Kurban Hz. İbrahim Peygamberimizin sünneti olarak gelmiştir bize.
Kurban ve diğer nice imtihanlara tabi tutulan bu mübarek ailede teslimiyetin doruk noktasını görüyoruz.
Canparesini Allah'a kurban verecek kadar teslim olmuş bir baba İbrahim (a.s)
Diğer tarafta yine Allah'a teslim olmuş, babaya itaat etmiş bir evlat İsmail (a.s)
Beri yanda yüzü siyahi yüreği tertemiz bir anne Hz. Hacer.
Evladı kurban edilecekken ''...Allah'ın emrine boyun eğilir...'' diyen Hacer!
Hacer deyip geçmemek lazım.
Hz. Hacer validemizin ne muhteşem bir teslimiyeti var. Günümüz Müslümanlarının en büyük eksiği belki de bu teslimiyetten uzak oluşumuz.
Hakk'a teslim olamayışımızdan bunca elem, keder, kaos, kan, gözyaşı....
Haceri bir teslimiyet hangi birimiz gösterebiliyoruz ki?
Çölün ortasında kucağında emzikli bir bebekle tek başına, ıssız, karanlık mechul bir yerde Hacer..
Çölde kimsesiz bırakılırken sorar: ''Ey İbrahim, bizi burada, hiçbir insanın hiçbir yoldaşın bulunmadığı bir yerde bırakıp nereye gidiyorsun? Cevap alamaz, soru yenilenir; ''Böyle yapmanı senden Rabbim mi istedi?''
Aldığı cevap tek kelime: ''evet''
"Öyleyse Rabbimiz bizi korur, bizi burada perişan etmez!" diye teslim olur Hacer.
Aman Ya Rabbi!
Bu nasıl bir iman, bu nasıl bir teslim oluş!..

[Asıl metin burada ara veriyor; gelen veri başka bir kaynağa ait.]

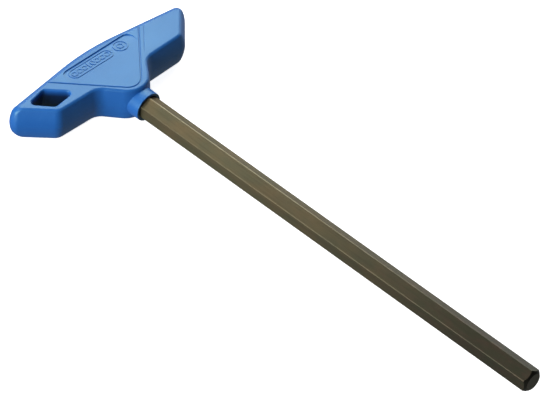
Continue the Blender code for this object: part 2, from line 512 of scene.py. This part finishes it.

Başka soru yok... Kırılmak yok... Kızmak yok... Gücenme yok...
Kendisini Allah'a bırakmış Hacer var yanlızca.
Aşı ekmeği, suyu bitince sadece oturup dua ile Rabbinden beklemeyen, su aramak için Merve ve Safa arası say yapan, yürüyen, koşan, harekete geçen aksiyon kadını bir Hacer var.
Bu gayretine karşılık İsmail'in ayaklarını vurduğu yerden gelen suyu Zemzemi bulan Hacer var.
Hz. Hacer'i anlatmak, Hz. Hacer'i yazmakta zorlanan bizler Hz. Hacer'i yaşamak için ne yaptık, ne yapıyoruz?
Hangimiz Hacer olabildik, onu örnek aldık?
Biz biliyoruz ki bizi kimse çöle bırakmayacak! Ondan hasıl Hacer'i anlatmak güzel, Hacer'i dinlemek güzel, Hacer’i yazmak güzel!...
Mesele Hacer’i yaşamakta mı dersiniz?
O'nun psikolojisini anlamakta, Hacer'e empati yapmakta mı mesele?
Eşiniz para vermediği zaman Hacer olabilmekte mi, biraz eve geç gelse Hacer gibi susabilmekte mi, çocuklarla ilgilenemeyince Hacer gibi terbiye etmekte mi acaba, Hacer’i içselleştirememekte mi sorun?
Velhasıl Hz. Hacer hayatımızda ne kadar var. Dğer İslam büyükleri annelerimizin hangileri hayatımıza alabiliyoruz?
Bizler İslam'ı okuduk okuduk... Hocalardan dinledik, yazdık çizdik, fikirler geliştirdik... Kaçta kaçımız İslam'ı yaşayarak gösterdik, örnek olduk?
İslam hayatımızda olmayınca da böyle aciz kaldık, zillete düştük...
İslamdan uzaklaştıkça uzaklaştık, Cihadı terk ettik, dünyanın cazibesine aldandık.
Bencilleşmenin tadına vardıkça ümmetleşmeyi unuttuk.
Batılılara benzerken mutlu oluruz zannettik, milim milim takip ettik onları keler deliğine girmelerini bekledik....
Oysa mutluluğun sırrı teslimiyette gizliydi.
İbrahim’i, İsmail’i, Hacer’i bir teslimiyette.
Bu gün İslam coğrafyası kan, gözyaşı içinde.
Kesilen milyonlarca kurbana karşılık durdurulamayan oluk oluk akan Müslüman kanı...
Bizler aciz Müslümanlar da bir film senaryosu izler gibi sadece seyretmekle yetiniyoruz!
Kurban Bayramınızı tebrik eder, Ümmetin kurtuluşuna ve tüm insanlığın saadetine vesile olmasını dileriz.
Selam ve dua ile...
NOT: Kurban diğer 3 mezhepte sünnet Hanefi mezhebine göre Nisap Miktarına göre vaciptir.